A wry chuckle greeted this on-screen outburst during my first public screening of the 54th BFI London Film Festival. I may have already sat through two and a half weeks of press screenings, but in that moment I knew the energy had changed now the festival had kicked into gear. Without the abundance of eagerly-awaited premieres and the bidding wars that come with them, Britain's premiere film festival is fuelled mostly by a pure love of the art of film. It’s my fourth festival, my second as a press delegate (follow the ‘London Film Festival’ tag to delve into last year’s coverage), and my first as a resident Londoner, so it’s a strikingly different experience for me. I’ll be rolling out capsules reviews – accompanied by as many full pieces as I can manage over on my own blog – for the next two weeks, and Craig (who writes "Take Three" right here) will be joining the party in a few days. (And if you really want to keep your finger on the pulse, you can track my tweeted first impressions here.)

The Opening Gala film Never Let Me Go already hit and sunk over on US shores (my review) but I won’t dwell. Let’s start with something that’s unfortunately become rather infamous…

"you always hurt the one you love "

Not a love that has broken, but one that has deteriorated. Blue Valentine never grants us the path of this deterioration, instead splitting the film into two snapshots that mark the beginning and the ending of a young marriage.

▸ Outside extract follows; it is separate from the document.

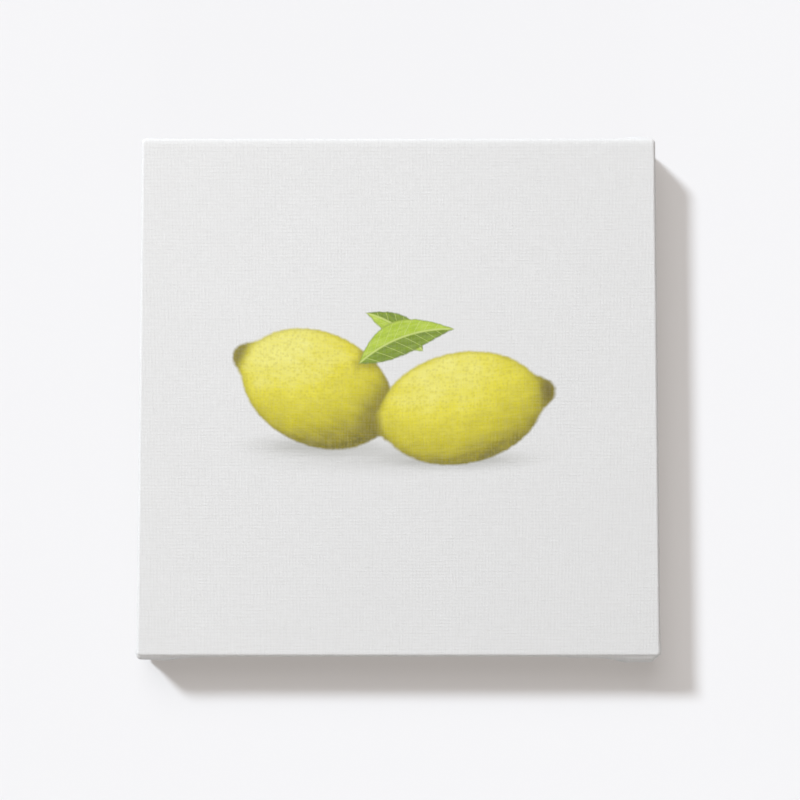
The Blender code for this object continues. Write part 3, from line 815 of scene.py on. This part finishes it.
def cloth_swell(place, side, run, back_share):
    """How far the cloth stands off its plain wrapped shape here, in metres.

    place is from the frame's middle, run is across the cloth from the front in metres.
    """
    swell = 0.0
    along_x, along_z = (CLOTH_HALF - abs(place.x)) / MM, (CLOTH_HALF - abs(place.z)) / MM
    corner = ("top" if place.z > 0 else "bottom") + ("_right" if place.x > 0 else "_left")
    on_side, on_back = 1.0 - clamp01(back_share), clamp01(back_share)
    run_mm = run / MM
    if side in ("top", "bottom") and on_side > 0.0:
        swell += on_side * ear_on_side(corner, along_x, run_mm)
    if side in ("left", "right") and corner in SIDE_BULGES:
        bulge = SIDE_BULGES[corner]
        beside = hump(along_z, bulge.middle, bulge.reach)
        swell += on_side * bulge.rise * beside * smooth(run_mm / bulge.rise_in)
    if on_back > 0.0:
        back_run = (CLOTH_BACK - CLOTH_FRONT) / MM - BACK_EDGE_CUT + along_z
        swell += on_back * fold_on_back(corner, along_x, along_z, back_run)
        swell += on_back * staple_pull(place)
    loose = eased(run_mm, SLACK_START, SLACK_REACH) * (1.0 - SLACK_LOST_BEHIND * on_back)
    for rise, waves, round_waves, shift in SLACKS:
        spot = Vector((place.x * waves + shift, place.z * waves, run * round_waves))
        swell += loose * rise * noise.noise(spot)
    return swell * MM


def ring_points(reach, corner_radius):
    """The points of one ring round the cloth, clockwise as seen from the front."""
    points = []
    for index, side in enumerate(SIDES):
        spacing = LONG_SIDE_SPACING if side in ("top", "bottom") else SHORT_SIDE_SPACING
        half = reach - corner_radius
        turn = Matrix.Rotation(-index * math.pi / 2, 2)
        out = turn @ Vector((0.0, 1.0))
        for share in side_samples(spacing):
            place = turn @ Vector((share * half, reach))
            points.append(RingPoint(place.x, place.y, out.x, out.y, side))
        for step in range(1, CORNER_POINTS):
            angle = math.pi / 2 * (1.0 - step / CORNER_POINTS)
            cos, sin = math.cos(angle), math.sin(angle)
            out = turn @ Vector((cos, sin))
            place = turn @ Vector((half + corner_radius * cos, half + corner_radius * sin))
            nearer = side if step <= CORNER_POINTS // 2 else SIDES[(index + 1) % 4]
            points.append(RingPoint(place.x, place.y, out.x, out.y, nearer))
    return points


def top_ease(z):
    """How far the front leans back at a height above its middle, in metres."""
    share = clamp01((z - (CLOTH_HALF - FRONT_EDGE - TOP_EASE)) / TOP_EASE)
    return TOP_EASE_DEPTH * share * share


def add_front_grid(verts, faces, y, first_ring, flip):
    """Fills a ring with a flat grid whose edge points face the ring's own."""
    columns = side_samples(LONG_SIDE_SPACING)
    rows = side_samples(SHORT_SIDE_SPACING)
    half = CLOTH_HALF - FRONT_EDGE - FRONT_GRID_INSET
    start = len(verts)
    for down in rows:
        for across in columns:
            verts.append(Vector((across * half, y + top_ease(-down * half), -down * half)))
    wide, tall = len(columns), len(rows)

    def at(row, column):
        return start + row * wide + column

    def add(*face):
        faces.append(face[::-1] if flip else face)

    for row in range(tall - 1):
        for column in range(wide - 1):
            add(at(row, column), at(row + 1, column), at(row + 1, column + 1), at(row, column + 1))
    border = [
        [at(0, column) for column in range(wide)],
        [at(row, wide - 1) for row in range(tall)],
        [at(tall - 1, column) for column in reversed(range(wide))],
        [at(row, 0) for row in reversed(range(tall))],
    ]
    ring_at = first_ring
    total = sum(len(edge) for edge in border) + 4 * (CORNER_POINTS - 1)
    for edge in border:
        for i in range(len(edge) - 1):
            add(edge[i], edge[i + 1], ring_at + i + 1, ring_at + i)
        ring_at += len(edge) - 1
        for _ in range(CORNER_POINTS):
            add(edge[-1], first_ring + (ring_at + 1 - first_ring) % total, ring_at)
            ring_at += 1


def frayed(place):
    """A point of the raw edge behind, moved in or out by the fray."""
    fray = sum(depth * noise.noise(place * waves) for depth, waves in FRAYS)
    toward = Vector((place.x, 0.0, place.z)).normalized()
    return place - toward * fray * MM


def outer_face(rows):
    """The points of the cloth's outer face, one ring for each row, the last one frayed."""
    verts = []
    for row in rows:
        ring = []
        for point in ring_points(row.reach, row.radius):
            place = Vector((point.x, row.y, point.z))
            swell = cloth_swell(place, point.side, row.run, row.back_share)
            out_x, out_z = point.out_x * row.out_share, point.out_z * row.out_share
            normal = Vector((out_x, row.back_share, out_z))
            lean = Vector((0.0, top_ease(point.z) * max(0.0, -row.back_share), 0.0))
            ring.append(place + normal * swell + lean)
        verts += ring
    verts[-len(ring):] = [frayed(place) for place in ring]
    return verts, len(ring)


def inner_face(raw_edge):
    """The rings of the inner face: under the raw edge, then flat against the bars."""
    rings = [place - Vector((0.0, CLOTH_THICK, 0.0)) for place in raw_edge]
    inner = CLOTH_HALF - CLOTH_THICK
    for reach, y in (
        (inner, CLOTH_BACK - CLOTH_THICK),
        (inner, CLOTH_FRONT + CLOTH_THICK + INNER_EDGE_BACK),
        (inner - INNER_EDGE_IN, CLOTH_FRONT + CLOTH_THICK),
    ):
        rings += [Vector((point.x, y, point.z)) for point in ring_points(reach, INNER_CORNER)]
    return rings


def build_cloth(materials):
    """The canvas as one closed sheet: face, wrapped sides, ears, turned-over strips, reverse."""
    rows = wrap_rows()
    verts, per_ring = outer_face(rows)
    verts += inner_face(verts[-per_ring:])
    rings = len(verts) // per_ring
    faces = []
    for ring in range(rings - 1):
        here, there = ring * per_ring, (ring + 1) * per_ring
        for i in range(per_ring):
            after = (i + 1) % per_ring
            faces.append((here + i, here + after, there + after, there + i))
    wrapped = len(faces)
    add_front_grid(verts, faces, CLOTH_FRONT, 0, False)
    fronts = len(faces)
    add_front_grid(verts, faces, CLOTH_FRONT + CLOTH_THICK, (rings - 1) * per_ring, True)

    mesh = bpy.data.meshes.new("canvas_cloth")
    mesh.from_pydata([v + FRAME_MIDDLE for v in verts], [], faces)
    for made in materials:
        mesh.materials.append(made)
    printed, primed, raw = range(len(materials))
    layer = mesh.uv_layers.new(name="cloth")
    sides_of = [point.side for point in ring_points(CLOTH_HALF, CORNER)]
    for polygon in mesh.polygons:
        polygon.use_smooth = True
        ring, spot = divmod(polygon.index, per_ring)
        on_wrap = polygon.index < wrapped and ring < len(rows)
        if polygon.index < wrapped:
            polygon.material_index = primed if on_wrap else raw
        else:
            polygon.material_index = printed if polygon.index < fronts else raw
        # The weave runs on round the edges, as in one flat cloth laid out from the front.
        for loop in polygon.loop_indices:
            vertex = mesh.loops[loop].vertex_index
            place = verts[vertex]
            u, v = place.x, place.z
            if on_wrap:
                out = CLOTH_HALF + rows[min(vertex // per_ring, len(rows) - 1)].run
                if sides_of[spot] in ("top", "bottom"):
                    v = math.copysign(out, place.z)
                else:
                    u = math.copysign(out, place.x)
            layer.data[loop].uv = (u, v)
    mesh.validate()
    mesh.update()
    cloth = bpy.data.objects.new("canvas_cloth", mesh)
    # The wall in the photograph shows no light thrown back by the canvas's bright top.
    cloth.visible_diffuse = False
    bpy.context.scene.collection.objects.link(cloth)
    return cloth


def finish_node(name, made, ease_width=None):
    """A CAD node keeps its shape and gets its finish, with eased edges where asked."""
    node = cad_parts[name]
    node.data.materials.clear()
    node.data.materials.append(made)
    if ease_width:
        ease = node.modifiers.new("eased_edges", "BEVEL")
        ease.width = ease_width
        ease.segments = 2
        ease.limit_method = "ANGLE"
        ease.angle_limit = math.radians(EASED_ANGLE)
    if name in BARS:
        # The bars stay dark to the wall too, or their light would reach it through the cloth.
        node.visible_diffuse = False


def build_wall():
    """A plain pale wall, seen only from the room."""
    mesh = bpy.data.meshes.new("wall")
    half = WALL_SIZE / 2.0
    corners = [(-half, 0.0, -half), (half, 0.0, -half), (half, 0.0, half), (-half, 0.0, half)]
    mesh.from_pydata(corners, [], [(0, 1, 2, 3)])
    made, nodes, shader = new_material("pale_wall", linear(238.5, 238.5, 240.3), 0.95, specular=0.0)
    clear = nodes.add("ShaderNodeBsdfTransparent")
    mixed = nodes.add("ShaderNodeMixShader")
    x, _, z = nodes.split(nodes.from_middle())
    reach = nodes.math("MAXIMUM", nodes.size(x), nodes.size(z))
    # Light from behind passes where the canvas hides the hole that it comes through.
    shadow = nodes.add("ShaderNodeLightPath").outputs["Is Shadow Ray"]
    passed = nodes.times(shadow, nodes.math("LESS_THAN", reach, BEHIND_CANVAS))
    behind = nodes.add("ShaderNodeNewGeometry").outputs["Backfacing"]
    nodes.put(nodes.math("MAXIMUM", behind, passed), mixed.inputs[0])
    nodes.put(shader.outputs[0], mixed.inputs[1])
    nodes.put(clear.outputs[0], mixed.inputs[2])
    nodes.put(mixed.outputs[0], made.node_tree.nodes["Material Output"].inputs["Surface"])
    mesh.materials.append(made)
    wall = bpy.data.objects.new("wall", mesh)
    wall.location = (0.0, WALL_BEHIND, FRAME_MIDDLE.z)
    bpy.context.scene.collection.objects.link(wall)


def build_light():
    for name, sun in SUNS.items():
        lamp = bpy.data.lights.new(name, "SUN")
        lamp.energy = sun.strength
        lamp.angle = math.radians(sun.spread)
        lamp.color = sun.colour
        made = bpy.data.objects.new(name, lamp)
        made.rotation_euler = Vector(sun.travel).to_track_quat("-Z", "Y").to_euler()
        bpy.context.scene.collection.objects.link(made)
    world = bpy.data.worlds.new("pale_room")
    world.use_nodes = True
    nodes = Nodes(world.node_tree)
    shown = world.node_tree.nodes["Background"]
    shown.inputs["Color"].default_value = linear(246, 246, 248)
    rays = nodes.add("ShaderNodeLightPath").outputs
    mirrored = nodes.times(rays["Is Glossy Ray"], ROOM_MIRRORED)
    seen = nodes.math("MAXIMUM", rays["Is Camera Ray"], mirrored)
    nodes.put(nodes.math("MAXIMUM", seen, ROOM_LIGHT), shown.inputs["Strength"])
    bpy.context.scene.world = world
    bpy.context.scene.view_settings.view_transform = "Standard"


def build_camera():
    lens = bpy.data.cameras.new("camera")
    lens.lens = CAMERA_LENS
    lens.sensor_width = CAMERA_SENSOR
    lens.clip_start = CAMERA_NEAR
    camera = bpy.data.objects.new("camera", lens)
    camera.location = (CAMERA_ASIDE, CLOTH_FRONT - CAMERA_BACK, FRAME_MIDDLE.z - CAMERA_BELOW)
    camera.rotation_euler = (math.radians(90.0 + CAMERA_PITCH), 0.0, 0.0)
    bpy.context.scene.collection.objects.link(camera)
    bpy.context.scene.camera = camera


def dress():
    weave, grain, wear = plain_weave(), softwood_grain(), worn_metal()
    cloth = build_cloth((
        primed_cloth("printed_canvas", weave, True),
        primed_cloth("primed_canvas", weave, False),
        raw_cloth(weave),
    ))
    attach(cloth, "root")
    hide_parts("canvas")

    for name, bar in BARS.items():
        wood = bar_wood(name.replace("stretcher_bar", "softwood"), grain, bar)
        finish_node(name, wood, BAR_EASE)
    zinc = plated("zinc_wire", wear, linear(208, 209, 211), linear(172, 174, 177), 0.36)
    brass = plated("brassed_plate", wear, linear(224, 196, 132), linear(192, 162, 102), 0.32)
    rubber = pad_rubber()
    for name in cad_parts:
        if name.startswith("staple_"):
            finish_node(name, zinc, STAPLE_EASE)
        elif name.startswith(("sawtooth", "hanger_nail")):
            finish_node(name, brass, HANGER_EASE)
        elif name.startswith("wall_pad"):
            finish_node(name, rubber)


build_camera()
dress()
build_wall()
build_light()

Despite the different energies to the two narratives, Michelle Williams and Ryan Gosling are perceptive enough to make delicate connections between the two, and director Derek Cianfrance understands the inbuilt doubled effect of his techniques, knowingly entwining the two and cutting between them; the sweet sparkle of their chemistry in the happier earlier sequences will inevitably be coloured by the bitterness of the present tense narrative. Subtle elements of the filmmaking work to deepen the narrative - the camerawork between the juxtaposed narratives doesn't seem strikingly different, but the past is youthfully energetic, the present nervy and cautious. It’s hard, though, to really credit the film’s power to anyone but Gosling and Williams, both stronger than ever, translating aspects of their character that brought them together into ones that, perhaps inevitably, tear them apart. (B+)

There’s something oddly amusing about the catalyst for the admitted derth of events that unfold in Blessed Events; the stiff, awkward Simone (Annika Kuhl) is stiff and awkwardly dancing in a nightclub, and, in long shot, we see a man slowly but surely shuffling his rhythmic way over to her. She’s easily had, it seems, because within half an hour of this dry opening scene, she’s pregnant with Hannes’ (Stefan Rudolf) child and has set up house with him in a little country village. The complete lack of conflict seems intentional, and by the time the stubbornly cycling Simone crashes onto her large baby belly, even the rush of POV camerawork as she hurtles down the hill can’t raise our pulse into considering this a critical rupture. Complete disengagement from its simple characters – never do we plumb beyond the depths of Hannes as a cheerful father-to-be – is all very well, but the abundance of lame visual metaphors, comparisons and contrasts merely exposes the complete sterility of the project here. I hardly dare say that it’s a blessed relief when this is over. (D+)


Self Made
. Make a different self. The seven volunteers chosen by artist Gillian Wearing for this intriguing British documentary appear to be from a fairly broad spectrum of British society, but there’s a reason they’ve been selected: there’s damage and insecurities to be exposed. Volunteers are, of course, willing, and the ultimate aim of the method acting workshop they collaborate on is to each make a short film where they can play themselves or a character that takes inspiration from their journey of self-discovery. It’s not the most inspired of filmmaking – inserts with Oxford English Dictionary exemplify the certain lack of imagination – but the main problem is in fact that there isn’t enough of a film here. It’s a tight running time that really needs to have been indulged, to let the individual journeys take on the significance that’s fleetingly seen in them. One participant is, for reasons unexplained, entirely unexplored, and some of the films we see are less inspiring than others. Yet once the nightmarish visions of the final participant start being unveiled, it’s hard not to be grimly fascinated by this glimpse into the sadder, dark side of the human experience. (B-)

To look forward to: Foreign Film Oscar submissions Uncle Boonmee, Of Gods and Men and The Temptation of St. Tony, pretty young people in Xavier Dolan’s Heartbeats, a screaming man in A Screaming Man, and demonic twinkletoes in Black Swan.